The ignorance of rural Pakistan has considerably affected the minds of the urban population as well.  Though many of them attend schools, colleges or universities, the quality of education only teaches them to survive, not to live.  The common urban dwellers of Pakistan can be divided into three categories. First, those with the goal to finish their education, get a job, get married, raise a family and retire at age 60.  Opportunities of involvement in corruption and black money are added plus, before or after retirement.  The second category consists of those who slip out of the country for higher education abroad, never to return.  And the third category are the infamous immigration seekers.  Immigrating to the West with the standard pretext "for the sake of our children's future" is a status symbol in Pakistan and the commonest gimmick to flee from problems at home.  Not that these folks really transform their lives into something better when they arrive abroad.   With higher education being so costly in the West and the job market so competitive, their children's future remains just as murky.  After finishing school, majority of them end up doing non-professional jobs for the rest of their lives.  Some end up worse, as school dropouts, into drugs and debauchery.  Yet, telling their folk back home that they are residing in Western towns and cities is an important part of their misguided fantasy they had been nurturing all their lives prior to immigration.  Believe it or not, the worth of a marriage proposal in Pakistan jumps three-fold if the prospective groom or bride holds a dark blue passport instead of a dark green one. 

There seems to be no light at the end of this long dark tunnel.  Pakistan has waited long enough for her 'Abraham Lincoln' to come and emancipate her.  But that much awaited reformer never arrived.    

One cannot expect to pass a bill in the parliament for the abolition of feudalism as 90% of parliamentarians are themselves from feudal families. 

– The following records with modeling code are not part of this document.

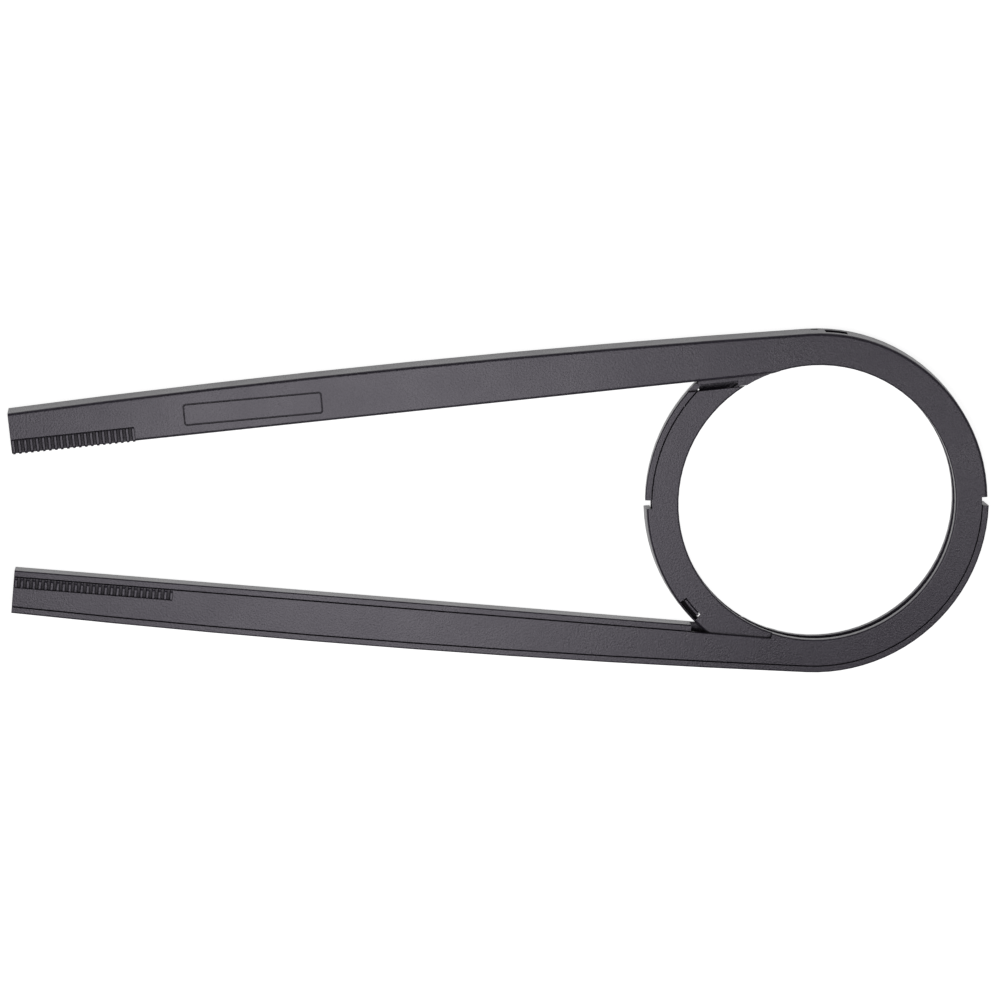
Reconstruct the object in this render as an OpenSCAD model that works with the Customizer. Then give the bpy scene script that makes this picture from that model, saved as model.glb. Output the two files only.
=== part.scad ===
// Chain guard, front section of an enclosed chain case.
// Two like half shells, turned half a revolution about the X axis, close
// round the chain: each one is a channel on one arm and a cover on the other.
// The one on the crank side also has the outlined panel and racks of teeth.
// Origin: centre of the chainring opening, halfway through the depth.
// X runs from the arms to the ring, Y across the arms, Z out to the crank.

/* [Ring] */
// Radius of the opening for the chainring
hole_r = 72.5; // [65:0.5:80]
// Width of the ring, from the opening to the outside of the walls' open rims
ring_w = 17.5; // [15.5:0.5:21]
// Depth of the closed guard, across the chain
depth = 16; // [15:0.5:22]
// Depth of the lip round the opening, measured from the face
lip_h = 4.5; // [4.2:0.1:6]
// Thickness of the lip round the opening
lip_t = 1.6; // [1.3:0.1:2.2]
// Rounding of the opening's edge
hole_edge_r = 1; // [0.4:0.1:1.3]

/* [Arms] */
// Angle between the inner edge of an arm and the centre line
arm_angle = 5.45; // [4.5:0.05:6.5]
// How far the line of an arm's inner edge cuts into the round opening
arm_inset = 2.2; // [1.5:0.1:3]
// Length of an arm, from the ring's centre line to its end
arm_len = 412.8; // [360:0.2:460]
// Radius of the slight bow of an arm's outer edge
bow_r = 6500; // [5500:50:9000]
// Slope of the outer edge where it leaves the ring
bow_start = 3.3; // [3:0.05:3.8]

/* [Walls] */
// Thickness of the faces and covers
face_t = 1.5; // [1.2:0.1:2]
// Thickness of the channel walls at their open rims
rim_w = 3.2; // [2.6:0.1:3.8]
// How far a channel wall leans outwards over its height
draft = 0.65; // [0.2:0.05:0.9]
// Gap of the seam between a cover and the walls beside it
seam = 0.5; // [0.3:0.05:0.8]
// Rounding of the channel's closed outer edges
edge_r = 1.5; // [0.8:0.1:1.8]
// Rounding of the open rims' outer edges
rim_round = 0.8; // [0.4:0.1:1.1]
// Depth of the skirt under a cover's edge, measured from the face
skirt_h = 4; // [3:0.1:6]
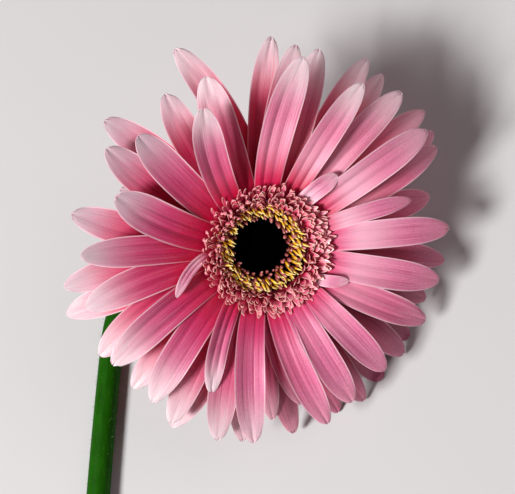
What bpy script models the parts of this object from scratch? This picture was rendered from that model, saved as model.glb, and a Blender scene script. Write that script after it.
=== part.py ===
"""A cut gerbera daisy lying on a surface.

The stem lies along the surface and its neck arches up into the head, so the face looks up, and the
lowest ray florets lie against the surface on the head's far side. The stem runs along Y with the
head at +Y, and the origin is on the surface under the middle of the whole flower.
"""

import math
import random

import bmesh
import bpy
from mathutils import Matrix, Vector

MM = 0.001

# Where the head is: the middle of the ring that carries the rays, and how far its face leans from
# straight up, towards a bearing seen from above.
HEAD_CENTRE = Vector((6.5, 118.0, 35.0)) * MM
FACE_LEAN = math.radians(35.0)
FACE_BEARING = math.radians(-40.0)

# The photograph is taken from a direction that leans the same way, but less. Seen from there, a point
# of the head moves by this share of its height towards the face's bearing.
CAMERA_LEAN = math.radians(20.0)
SLANT = math.tan(FACE_LEAN - CAMERA_LEAN)

# The stem's centre line, seen from above and measured from the head's centre.
STEM_TOP = 12.4 * MM
NECK_PULL = 22.0 * MM
NECK_FOOT = Vector((-56.0, -22.0)) * MM
NECK_FOOT_PULL = Vector((0.5, 36.0)) * MM
LYING_PULL = Vector((-3.5, -72.0)) * MM
CUT_END = Vector((-38.0, -292.0)) * MM
CUT_END_PULL = Vector((-22.0, 80.0)) * MM
NECK_POINTS = 20
LYING_POINTS = 14
NECK_RADIUS = 2.9 * MM
FOOT_RADIUS = 3.4 * MM
CUT_END_RADIUS = 3.7 * MM
STEM_FLAT_DEPTH = 0.25 * MM

# Layers of the head, as radius and height along its axis, from the ring that carries the rays.
CUP_PROFILE = [
    (0.0, -2.2), (12.6, -2.2), (15.2, -3.8), (14.2, -6.4), (11.0, -9.4), (6.4, -11.6), (0.0, -12.1),
]
COLLAR_PROFILE = [(10.9, 1.0), (14.6, 1.0), (15.0, -1.9), (10.9, -1.9)]
TRANS_BED_PROFILE = [(10.9, 2.7), (13.9, 2.7), (14.3, 2.1), (10.9, 1.5)]
HEAD_SIDES = 26

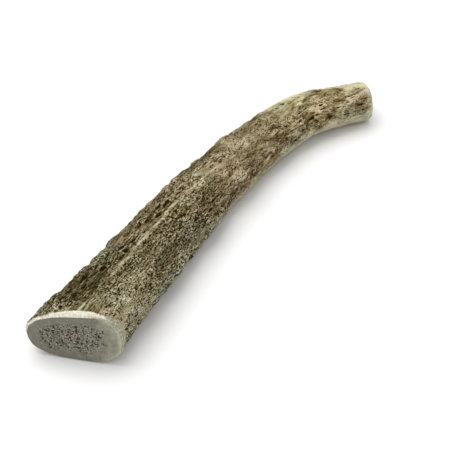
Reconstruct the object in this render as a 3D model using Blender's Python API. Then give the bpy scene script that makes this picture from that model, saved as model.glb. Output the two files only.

The only way out might be a military coup.  Not the kind we have seen in the past where the leaders of the coup and their entourage were interested in little else than grabbing political power, but a genuinely selfless uprising with aspirations of establishing a whole new system sprouting with the initiative and non-political ambitions of the junior members of the armed forces.  It won't be a cakewalk.  But for that matter no homegrown movement is ever smooth.  The Iranian uprising that culminated in 1979 into the most successful revolution in history, began sowing its seeds as early as the start of the 1970s.  In the process thousands of our Iranian sisters and brothers paid with their lives for achieving the sovereignty their comrades and descendents are enjoying at present.

A meaningful change does not come with flowers and candies.  It comes with the blood of the martyr.